**Exercise**
Restate, word for word, every line of the data.

**Dataset extract**
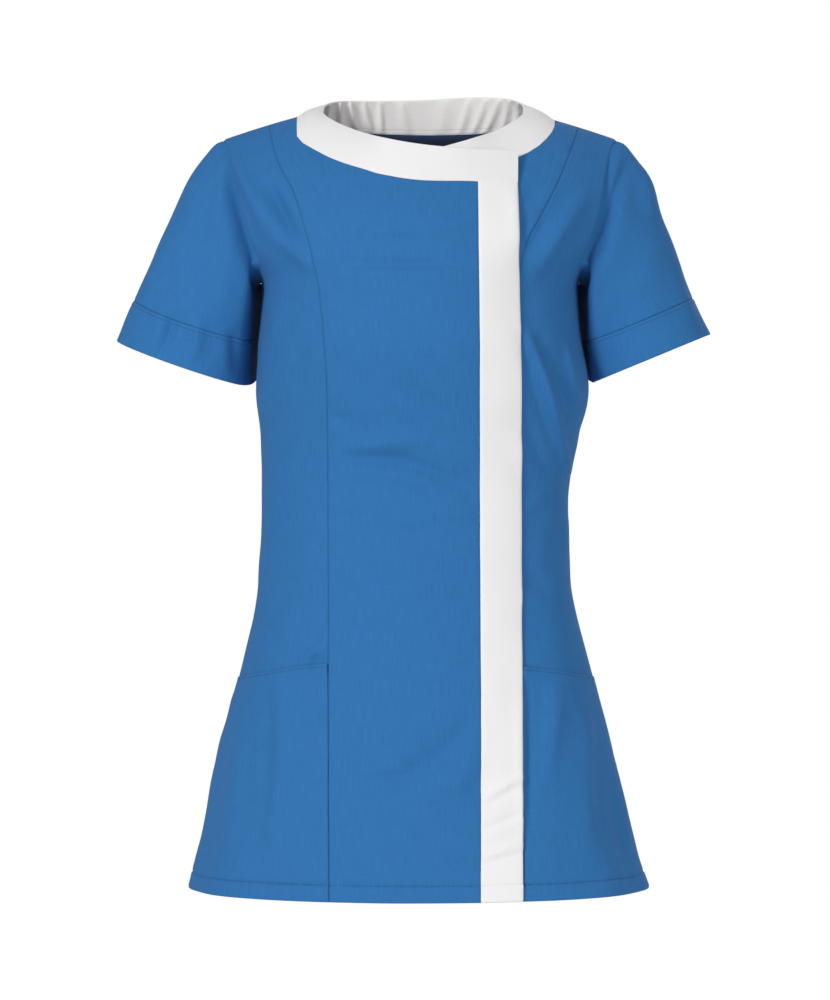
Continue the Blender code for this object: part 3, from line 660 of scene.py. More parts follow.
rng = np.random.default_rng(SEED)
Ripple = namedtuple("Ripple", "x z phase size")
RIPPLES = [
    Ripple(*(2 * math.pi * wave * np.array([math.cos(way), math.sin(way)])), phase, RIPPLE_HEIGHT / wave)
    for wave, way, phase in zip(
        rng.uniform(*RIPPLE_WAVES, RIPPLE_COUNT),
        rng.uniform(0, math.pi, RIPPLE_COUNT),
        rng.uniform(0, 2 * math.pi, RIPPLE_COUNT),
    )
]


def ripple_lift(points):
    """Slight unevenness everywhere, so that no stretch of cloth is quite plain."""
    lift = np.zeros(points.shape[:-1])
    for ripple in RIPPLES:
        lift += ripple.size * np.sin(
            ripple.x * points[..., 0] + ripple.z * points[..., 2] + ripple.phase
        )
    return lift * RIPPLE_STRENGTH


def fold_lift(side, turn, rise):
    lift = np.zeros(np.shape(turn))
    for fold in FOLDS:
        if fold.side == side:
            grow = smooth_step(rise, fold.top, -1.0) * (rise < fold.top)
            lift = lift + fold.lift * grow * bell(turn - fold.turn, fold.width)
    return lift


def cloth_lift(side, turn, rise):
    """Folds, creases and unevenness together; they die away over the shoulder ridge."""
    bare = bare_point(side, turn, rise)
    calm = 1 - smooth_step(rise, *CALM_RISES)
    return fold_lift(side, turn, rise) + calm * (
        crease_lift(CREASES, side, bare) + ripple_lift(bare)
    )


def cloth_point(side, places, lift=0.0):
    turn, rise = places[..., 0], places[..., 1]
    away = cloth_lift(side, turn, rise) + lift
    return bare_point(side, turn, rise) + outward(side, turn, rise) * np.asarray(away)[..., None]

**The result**
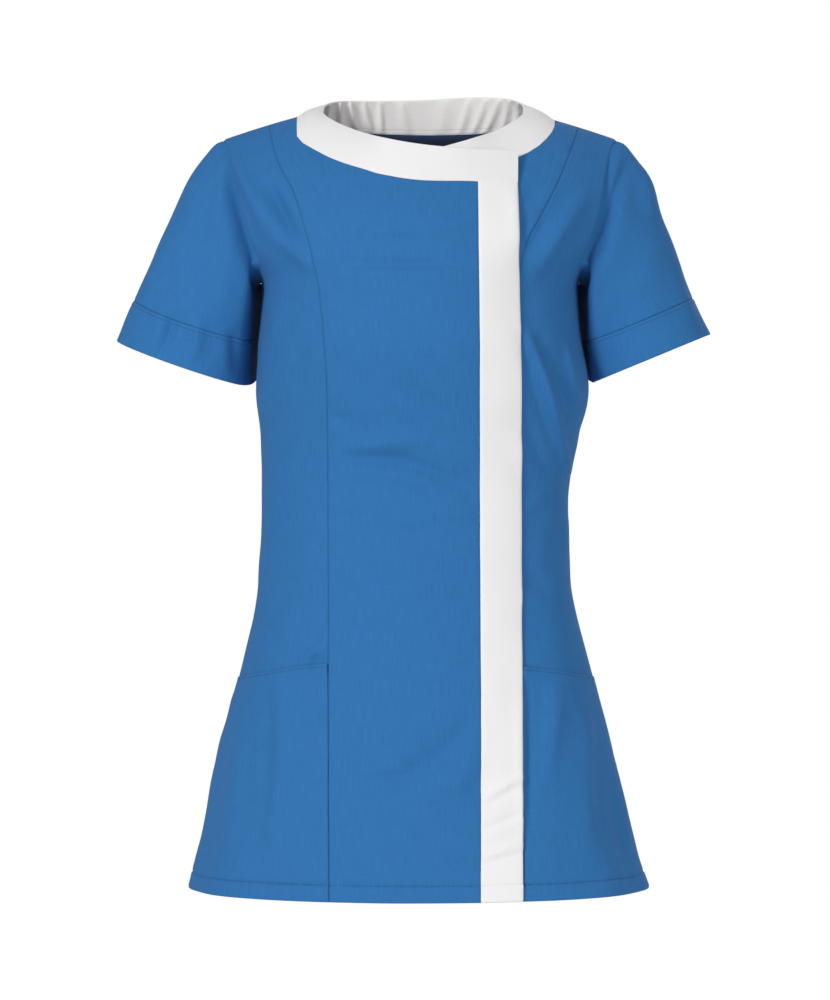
Continue the Blender code for this object: part 3, from line 660 of scene.py. More parts follow.
rng = np.random.default_rng(SEED)
Ripple = namedtuple("Ripple", "x z phase size")
RIPPLES = [
    Ripple(*(2 * math.pi * wave * np.array([math.cos(way), math.sin(way)])), phase, RIPPLE_HEIGHT / wave)
    for wave, way, phase in zip(
        rng.uniform(*RIPPLE_WAVES, RIPPLE_COUNT),
        rng.uniform(0, math.pi, RIPPLE_COUNT),
        rng.uniform(0, 2 * math.pi, RIPPLE_COUNT),
    )
]


def ripple_lift(points):
    """Slight unevenness everywhere, so that no stretch of cloth is quite plain."""
    lift = np.zeros(points.shape[:-1])
    for ripple in RIPPLES:
        lift += ripple.size * np.sin(
            ripple.x * points[..., 0] + ripple.z * points[..., 2] + ripple.phase
        )
    return lift * RIPPLE_STRENGTH


def fold_lift(side, turn, rise):
    lift = np.zeros(np.shape(turn))
    for fold in FOLDS:
        if fold.side == side:
            grow = smooth_step(rise, fold.top, -1.0) * (rise < fold.top)
            lift = lift + fold.lift * grow * bell(turn - fold.turn, fold.width)
    return lift


def cloth_lift(side, turn, rise):
    """Folds, creases and unevenness together; they die away over the shoulder ridge."""
    bare = bare_point(side, turn, rise)
    calm = 1 - smooth_step(rise, *CALM_RISES)
    return fold_lift(side, turn, rise) + calm * (
        crease_lift(CREASES, side, bare) + ripple_lift(bare)
    )


def cloth_point(side, places, lift=0.0):
    turn, rise = places[..., 0], places[..., 1]
    away = cloth_lift(side, turn, rise) + lift
    return bare_point(side, turn, rise) + outward(side, turn, rise) * np.asarray(away)[..., None]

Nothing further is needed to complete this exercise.